Efficient and Fast Processing of Large Array Signal Detection in Underwater Acoustic Communications

The deployment of a large-scale array of hydrophones in underwater acoustic (UWA) communications brings numerous benefits, in terms of high spectrum and energy efficiency, and the high data rate communications. However, along with the merits, large array signal processing is known to be computationally costly and long processing delay required. Even with linear detection methods such as minimum mean-square error (MMSE) based schemes, the computational complexity is still considerable as the matrix inversion operations are involved. With Gauss-Seidel method, the matrix inversion operations are avoided, while the iterative processing achieves comparable system performance to the MMSE-based schemes.
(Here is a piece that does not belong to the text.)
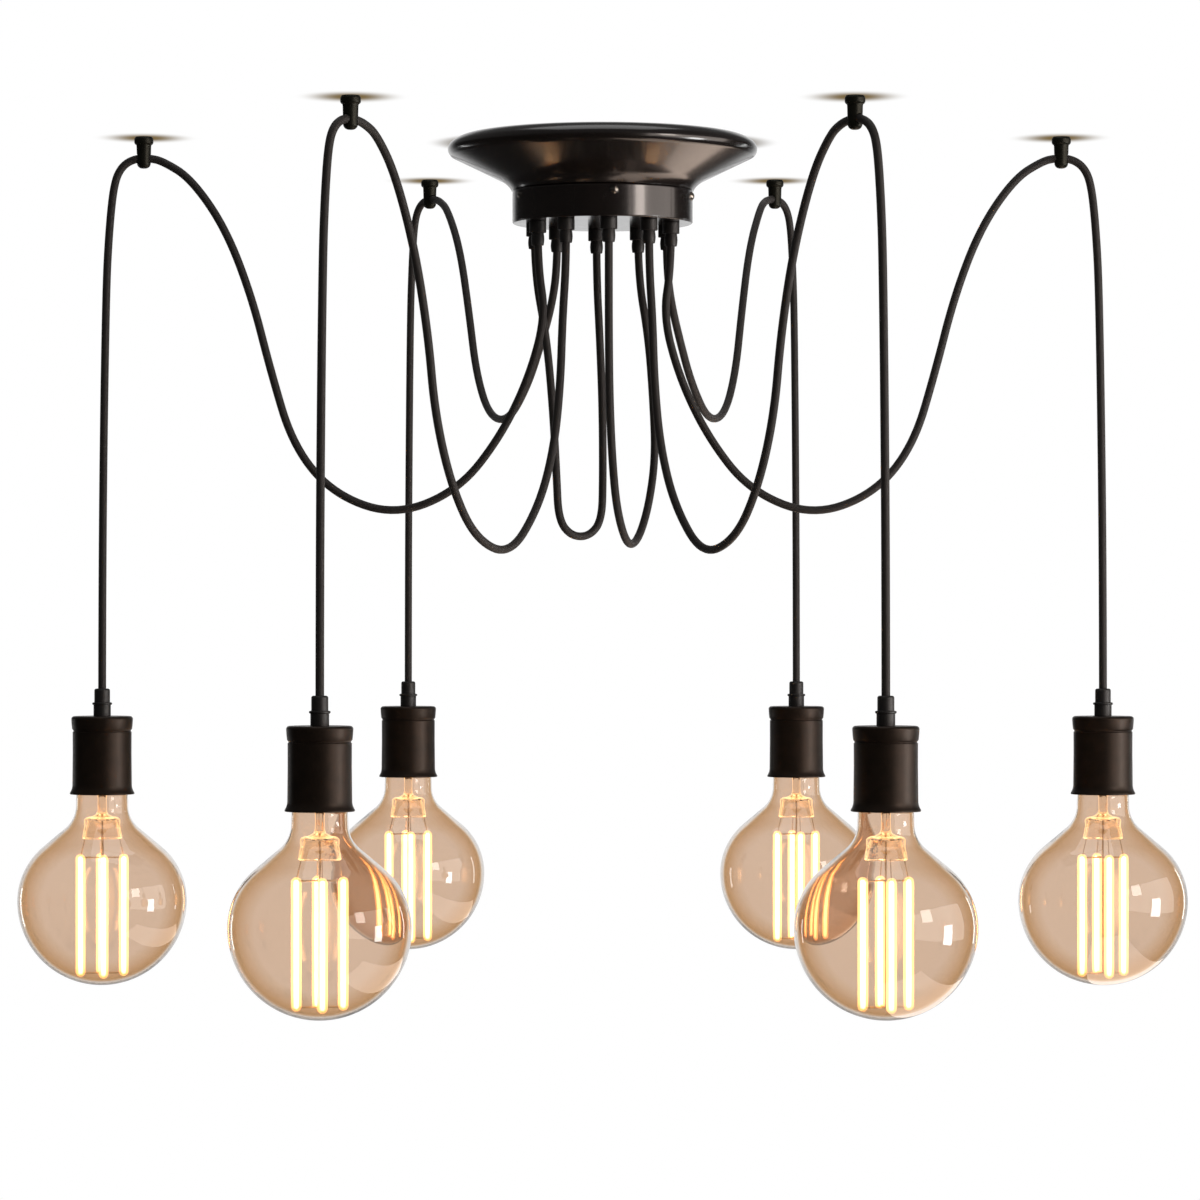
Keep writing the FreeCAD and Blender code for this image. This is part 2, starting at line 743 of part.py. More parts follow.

However, Gauss-Seidel method introduces successive data detection, causing significant processing delay. Meanwhile, the successive detection structure is inefficient in hardware implementation. In this paper, we propose a block Gauss-Seidel method for large array signal detection in UWA communications. In the proposed scheme, Gauss-Seidel method is performed on a set of small size block matrices, and the processing on each block can be parallelized. As a result, the total processing delay can be greatly reduced. Moreover, the parallel processing structure is quite efficient for hardware implementation. We also utilize the UWA channel model developed in recent work to investigate the performance of the proposed scheme, and the results are promising.